Amos T. Hall and Hughey Baker, Tulsa, for defendant in error.
¶1 Gardess Burden, in her own behalf and in behalf of her five minor children, brought this action to recover damages for the alleged wrongful death of Collie Burden, deceased.
¶2 Prior to the 4th day of August, 1952, Gardess Burden and Collie Burden were husband and wife and were the parents of ten children. Collie had been employed for a number of years prior to the date of the accident by Bethlehem Steel Company, located at Tulsa, Oklahoma, and during said period rented and occupied a room in the Taylor Hotel at 304 1/2 North Greenwood in Tulsa, Oklahoma. The hotel or rooming house was owned and operated during this period by the defendants, Clifford Ford and Damie Ford. The ground floor of the hotel building was occupied by the Collins Dry Goods and a portion of the ground floor by a cafe. The second and third floors of the building were operated by the defendants as a so-called "rooming house." The rooming house had two main entrances; one from the street floor and the other from the rear of the building.

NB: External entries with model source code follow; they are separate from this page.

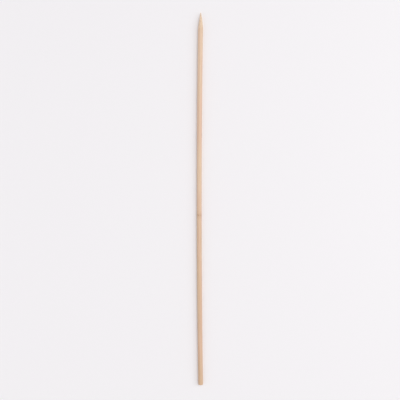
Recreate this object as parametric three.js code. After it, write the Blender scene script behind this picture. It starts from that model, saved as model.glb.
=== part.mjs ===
// A bamboo skewer: a round rod drawn from split bamboo, sawn square at one end and ground to a point at
// the other. Millimetres. It lies on its side on Z = 0, with the point towards +X and its middle over the
// origin.
import * as THREE from "three";

// Sizes of the blank.
const length = 300; // sawn end to tip
const diameter = 4; // as it leaves the drawing die
const bow = 1.2; // how far the middle stands sideways of a line between the ends

// Sizes of the ground point.
const pointLength = 13; // shoulder to tip
const pointBulge = 0.14; // how far the side of the point stands out from a straight cone
const noseRadius = 0.28; // the tip is left blunt, so that it doesn't split

// The rim round the sawn end is worn round by the polishing drum.
const rimRadius = 0.3;

// How finely the surface is stepped.
const sides = 24;
const shaftRings = 12;
const pointRings = 14;
const arcRings = 4;

const shaftRadius = diameter / 2;
const shoulder = length - pointLength;

// A quarter turn from startAngle, as points of a profile of (radius, distance along the skewer).
function quarterTurn(centreRadius, centreAlong, radius, startAngle) {
  const arc = new THREE.EllipseCurve(
    centreRadius, centreAlong, radius, radius, startAngle, startAngle + Math.PI / 2);
  return arc.getPoints(arcRings);
}

// The sawn face and its worn rim, from the axis out to the shaft.
function sawnEnd() {
  const rim = quarterTurn(shaftRadius - rimRadius, rimRadius, rimRadius, -Math.PI / 2);
  return [new THREE.Vector2(0, 0), ...rim];
}

// The straight shaft, in rings that the bow can bend.
function shaft() {
  const run = new THREE.LineCurve(
    new THREE.Vector2(shaftRadius, rimRadius), new THREE.Vector2(shaftRadius, shoulder));
  return run.getPoints(shaftRings).slice(1);
}

// The ground point: a cone whose side is a little full, as a belt grinder leaves it.
function groundPoint() {
  const foot = new THREE.Vector2(shaftRadius, shoulder);
  const neck = new THREE.Vector2(noseRadius, length - noseRadius);
  const outwards = new THREE.Vector2(neck.y - foot.y, foot.x - neck.x).normalize();
  const middle = foot.clone().add(neck).multiplyScalar(0.5);
  // A quadratic curve passes halfway between its chord and its handle.
  const handle = middle.addScaledVector(outwards, 2 * pointBulge);
  return new THREE.QuadraticBezierCurve(foot, handle, neck).getPoints(pointRings).slice(1);
}

// The blunt nose, from the side of the point in to the axis.
function nose() {
  const arc = quarterTurn(0, length - noseRadius, noseRadius, 0).slice(1, -1);
  return [...arc, new THREE.Vector2(0, length)];
}

// Bends a skewer that stands along Y into a shallow arc in the XY plane, with both ends left in place.
function bend(geometry) {
  const position = geometry.getAttribute("position");
  for (let i = 0; i < position.count; i++) {
    const fromMiddle = (2 * position.getY(i)) / length - 1;
    position.setX(i, position.getX(i) - bow * (1 - fromMiddle * fromMiddle));
  }
}

// Lays the skewer down along X and sets its underside on Z = 0, centred on the origin.
function layDown(geometry) {
  geometry.rotateZ(-Math.PI / 2);
  geometry.computeBoundingBox();
  const { min, max } = geometry.boundingBox;
  geometry.translate(-(min.x + max.x) / 2, -(min.y + max.y) / 2, -min.z);
}

function skewer() {
  const profile = [...sawnEnd(), ...shaft(), ...groundPoint(), ...nose()];
  // Half a side of turn puts a flat of the section underneath.
  const geometry = new THREE.LatheGeometry(profile, sides, Math.PI / sides);
  bend(geometry);
  layDown(geometry);
  geometry.computeVertexNormals();
  const bamboo = new THREE.MeshStandardMaterial({ color: "#dec1a4", roughness: 0.6, metalness: 0 });
  const mesh = new THREE.Mesh(geometry, bamboo);
  mesh.name = "skewer";
  return mesh;
}

const part = new THREE.Group();
part.add(skewer());

export default part;
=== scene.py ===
# A bamboo skewer on a pale floor, looked down on with its point up the picture.
import math

import bpy
from mathutils import Matrix, Vector


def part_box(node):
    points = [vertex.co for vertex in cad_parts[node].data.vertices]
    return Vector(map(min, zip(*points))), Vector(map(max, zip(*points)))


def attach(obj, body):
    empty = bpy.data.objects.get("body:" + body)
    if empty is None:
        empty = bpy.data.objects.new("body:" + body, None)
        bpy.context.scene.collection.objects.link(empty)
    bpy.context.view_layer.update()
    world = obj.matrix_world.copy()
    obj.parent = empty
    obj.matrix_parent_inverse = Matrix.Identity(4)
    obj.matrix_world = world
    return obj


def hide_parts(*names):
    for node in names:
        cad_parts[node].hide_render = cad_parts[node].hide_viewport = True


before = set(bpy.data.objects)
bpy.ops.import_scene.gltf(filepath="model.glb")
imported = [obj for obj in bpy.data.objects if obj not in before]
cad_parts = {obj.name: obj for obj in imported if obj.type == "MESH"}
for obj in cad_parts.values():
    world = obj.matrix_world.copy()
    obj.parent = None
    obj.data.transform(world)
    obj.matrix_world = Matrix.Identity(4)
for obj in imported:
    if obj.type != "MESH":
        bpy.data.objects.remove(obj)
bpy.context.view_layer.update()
nodeLow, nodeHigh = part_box("skewer")
print("frame loaded")

mm = 0.001  # patterns and small sizes are given in millimetres, Blender's own are metres


# Small helpers for node trees, of both kinds.
def srgb(red, green, blue):
    linear = []
    for channel in (red, green, blue):
        share = channel / 255
        linear.append(share / 12.92 if share <= 0.04045 else ((share + 0.055) / 1.055) ** 2.4)
    return (*linear, 1.0)


def shownSocket(sockets, name):
    for socket in sockets:
        if socket.enabled and name in (socket.name, socket.identifier):
            return socket
    raise KeyError(name)


def join(tree, value, socket):
    # value is a number, a colour, a vector, or another node's output
    if isinstance(value, Field):
        value = value.socket
    if isinstance(value, bpy.types.NodeSocket):
        tree.links.new(value, socket)
    else:
        socket.default_value = value


def addNode(tree, kind, inputs=None, **settings):
    made = tree.nodes.new(kind)
    for name, value in settings.items():
        setattr(made, name, value)
    for name, value in (inputs or {}).items():
        join(tree, value, shownSocket(made.inputs, name))
    return made


class Field:
    # a node's output that can be used in a sum, each sign being a Math node
    def __init__(self, tree, socket):
        self.tree = tree
        self.socket = socket

    def math(self, operation, *others):
        made = self.tree.nodes.new("ShaderNodeMath")
        made.operation = operation
        for value, socket in zip((self, *others), made.inputs):
            join(self.tree, value, socket)
        return Field(self.tree, made.outputs["Value"])

    def __add__(self, other):
        return self.math("ADD", other)

    __radd__ = __add__

    def __sub__(self, other):
        return self.math("SUBTRACT", other)

    def __rsub__(self, other):
        return self * -1 + other

    def __mul__(self, other):
        return self.math("MULTIPLY", other)

    def __truediv__(self, other):
        return self.math("DIVIDE", other)

    def __pow__(self, other):
        return self.math("POWER", other)


def vectorOf(tree, x, y, z):
    return Field(tree, addNode(tree, "ShaderNodeCombineXYZ", {"X": x, "Y": y, "Z": z}).outputs["Vector"])


def partsOf(tree, vector):
    parts = addNode(tree, "ShaderNodeSeparateXYZ", {"Vector": vector}).outputs
    return [Field(tree, parts[axis]) for axis in "XYZ"]


def noiseAt(tree, x, y, z, detail=2.0, roughness=0.5):
    # from 0 to 1, about 0.5 in the middle
    inputs = {"Vector": vectorOf(tree, x, y, z), "Scale": 1.0, "Detail": detail, "Roughness": roughness}
    return Field(tree, addNode(tree, "ShaderNodeTexNoise", inputs).outputs[0])


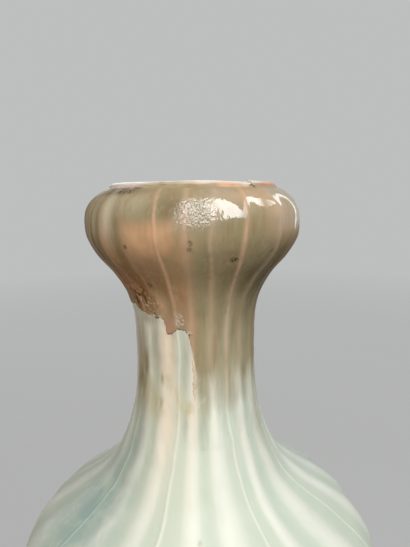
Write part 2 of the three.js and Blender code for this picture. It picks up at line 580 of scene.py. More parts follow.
def add_node(tree: Tree, kind: str, settings: dict | None = None, out: int | str = 0,
             **inputs) -> Socket:
    """Adds a node with its settings and links.

    Args:
        tree: the material's node tree.
        kind: the node's type.
        settings: properties of the node itself.
        out: number or name of the output that is wanted.
        inputs: values or sockets for its inputs, named as in feed.

    Returns:
        The output socket.
    """
    node = tree.nodes.new(kind)
    for key, value in (settings or {}).items():
        setattr(node, key, value)
    feed(node, **inputs)
    return node.outputs[out]


def shaded(name: str) -> tuple[Material, Tree, bpy.types.Node]:
    """Starts a material that has only a Principled shader on its output.

    Args:
        name: the material's name.

    Returns:
        The material, its node tree and the shader.
    """
    material = bpy.data.materials.new(name)
    material.use_nodes = True
    tree = material.node_tree
    tree.nodes.clear()
    shader = tree.nodes.new("ShaderNodeBsdfPrincipled")
    feed(tree.nodes.new("ShaderNodeOutputMaterial"), Surface=shader.outputs[0])
    return material, tree, shader


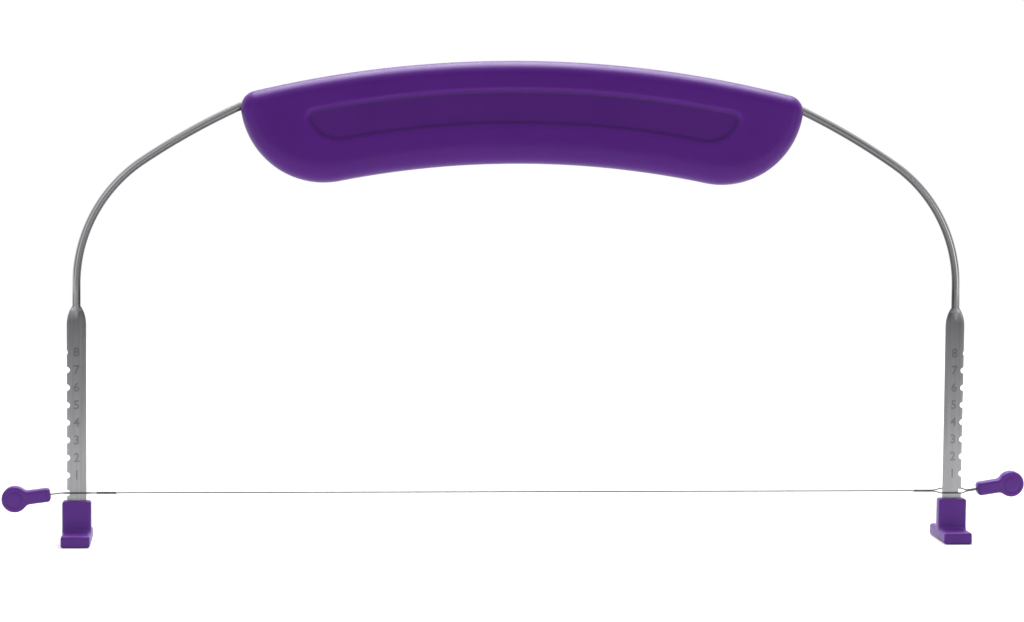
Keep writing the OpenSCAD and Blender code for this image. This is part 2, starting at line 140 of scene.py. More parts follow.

A stairway led from the rear or the alley entrance to a second floor porch. A bannister or rail several feet in height ran along the stairway and around the porch. On the morning of August 4, 1952, Collie Burden left his room, located on the second floor of the hotel; walked out upon the rear porch and either leaned against or sat upon the bannister of the porch, which broke casting him to the alley ground some fifteen feet below. From the injuries thus received, he died the following day.
¶3 It was alleged and supported by proof that the bannister or rail surrounding the stairway and porch had deteriorated and decayed causing it to break.
¶4 The defendant, Clifford Ford, as a witness, testified that he had inspected the rear porch, stairway, railings and bannisters every two or three years prior to the accident; but that his last inspection was made approximately two and one-half years prior to August 4, 1952.
¶5 Defendants, by their answer, pleaded that plaintiff's deceased contributed to the accident by failing to exercise reasonable care for his own safety and which want of care resulted in the accident and in deceased's death; and in support of their answer assert that as the evidence adduced indicates that the deceased sat upon the bannister, that he was guilty of such negligence as to bar plaintiff's recovery.
¶6 The trial court in Instruction No. 8 properly submitted to the jury the defense of contributory negligence. The jury's general finding in favor of the plaintiff negatives a finding that plaintiff's deceased negligently contributed to the accident and injury.
¶7 We find substantial evidence that the rear porch and steps leading thereto were used daily by defendants' guests in conjunction with other portions of the premises. Defendants, for the convenience of their guests, had placed rockers and chairs upon the porch for their use. These facilities were being occupied by two of defendants' guests who witnessed the accident and testified as to the circumstances thereof.
¶8 Defendants assert error in the court's Instructions 7 and 10. Criticism of Instruction 7 is lodged upon the ground that the instruction referred to the defendants' business as that of a hotel keeper when, in fact, defendants were conducting a rooming house. Our attention is directed to Title 63 O.S. 1951 §§ 331 and 332. Sec. 331 defines a hotel and the right to use the name "hotel" and the privilege to receive a license from the State Board of Health to operate a hotel. Sec. 332 defines a rooming house as consisting of eight or more rooms which are held out to the public as sleeping quarters for transient or permanent guests. This section authorizes the State Commissioner of Health to issue a license to conduct such a rooming house.
¶9 Title 63 O.S. 1951 § 338 provides penalties for operating a hotel or rooming house without first procuring such a license from the State Board of Health.
¶10 The Supreme Court of Kansas, considering a comparable statute, held that the statute regulating hotels and rooming houses requiring inspection and licensing under the police power of the state, have no substantial bearing on the question of alleged negligence or contributory negligence. Criswell v. Bankers' Mortgage Co., 128 Kan. 609, 278 P. 722.
¶11 We deem it immaterial whether defendants operated a hotel or a rooming house; they were operating a public place where transient or regular guests were offered accommodations and services for pay. The law imposed upon them the duty to keep the stairways, platforms, porches, railings and bannisters thereof in a reasonably safe condition for the ordinary and reasonable use of their tenants. The trial court so advised the jury in its Instruction 10, which instruction in all its substantial elements is comparable to an instruction approved by this court in English v. Thomas, 48 Okl. 247, 149 P. 906, L.R.A. 1916F, 1110.
¶12 We have considered other alleged errors and find that they are without substantial merit. The judgment is correct, and it is affirmed.
¶13 HALLEY, C.J., JOHNSON, V.C.J., and WELCH, CORN, DAVISON, WILLIAMS and BLACKBIRD, JJ., concur.